What may be called the approaches to the discovery of America were, in their general characteristics, not unlike those which have generally preceded other great discoveries and inventions. Seldom in the history of the human race has the conception and the consummation of a great discovery been the product of a single brain. The final achievement is ordinarily only the culminating act of the more logical mind and the more dauntless courage. Such was the case with Columbus. The more one becomes familiar with the thought and the enterprise of the fifteenth century, the more clearly one sees how impossible it would have been for America to have long remained undiscovered, even if there had been no Columbus. We shall hereafter see how a Portuguese fleet, in the year 1500, when sailing for Good Hope, and with no thought of a western continent, was driven by storms to the coast of Brazil. But none of these facts should detract from the credit of Columbus. The great man of such a time is the one who shows that he knows the law of development, and, bringing all possible knowledge to his service, works, with a lofty courage and an unflagging persistency and enthusiasm, for the object of his devotion in accordance with the strict laws of historical sequence. Such was the method of Columbus. Others, perhaps, were as familiar with all the geographical facts and theories with which he had so long been storing his mind; others even saw as clearly the conclusions to which these facts and theories so distinctly pointed: but he alone, of all the men of his generation, was possessed with the lofty enthusiasm, the ardent prescience, the unhasting and unresting courage, that were the harbingers of glorious success.
CHAPTER II.
ATTEMPTS TO SECURE ASSISTANCE.
An enterprise so vast and hazardous as that proposed by Columbus was not likely to receive adequate assistance from any private benefactor. Though the Portuguese had long been considered daring navigators, no one of them had yet undertaken an expedition in any way comparable in point of novelty and boldness with that now proposed. The explorers of Prince Henry had skirted along the coasts of Africa, following out lines of discovery that had already been somewhat plainly marked out. But what Columbus now proposed was the bolder course of cutting loose from old traditions and methods, and sailing directly west into an unknown space. Capital was even more conservative and timid in the fifteenth century than it is at the present time; and therefore great expeditions were much more dependent upon governmental assistance. It was not singular, therefore, that Columbus found himself obliged to seek for governmental support and protection.

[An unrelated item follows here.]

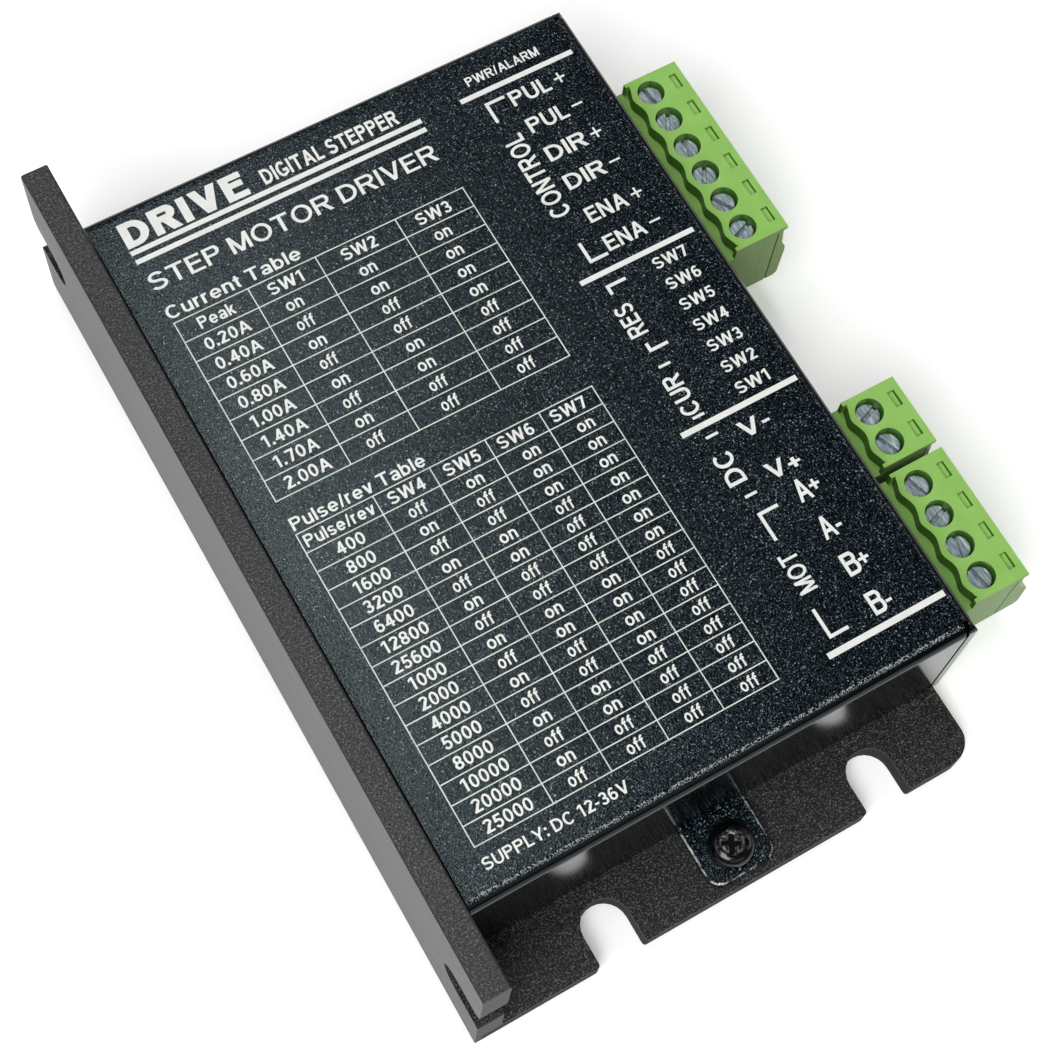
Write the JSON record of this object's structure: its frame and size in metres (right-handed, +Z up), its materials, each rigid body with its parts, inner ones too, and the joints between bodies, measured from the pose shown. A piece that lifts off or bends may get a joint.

But in this, as in so many other details in the life of Columbus, it is impossible at the present time to be confident that we have ascertained the exact truth. Many of the early accounts are conflicting; and not a few of the prevailing impressions are founded on evidence that will not bear the test of critical examination. For example, nearly all of the historians assert that Columbus made application for assistance to the governments of Genoa and Venice.
The only authority for belief that the Admiral applied to Genoa is a statement of Ramusio, who affirms that he received his information from Peter Martyr. In the course of the narrative he says that when the application was rejected, Columbus, at the age of forty, determined to go to Portugal. Unfortunately, to our acceptance of this circumstantial statement there are several very serious obstacles. In the first place, no authority for such an assertion can be found in all the writings of Peter Martyr. Again, the archives of Genoa have been thoroughly explored in vain for any evidence of such an application. But most important of all, the assertion, if true, would prove that Columbus was born as early as 1430. We should also be obliged to infer that two of his children by the same mother differed in age by at least thirty-six years. The impression that Columbus made application for assistance to Genoa may therefore safely be dismissed as apocryphal.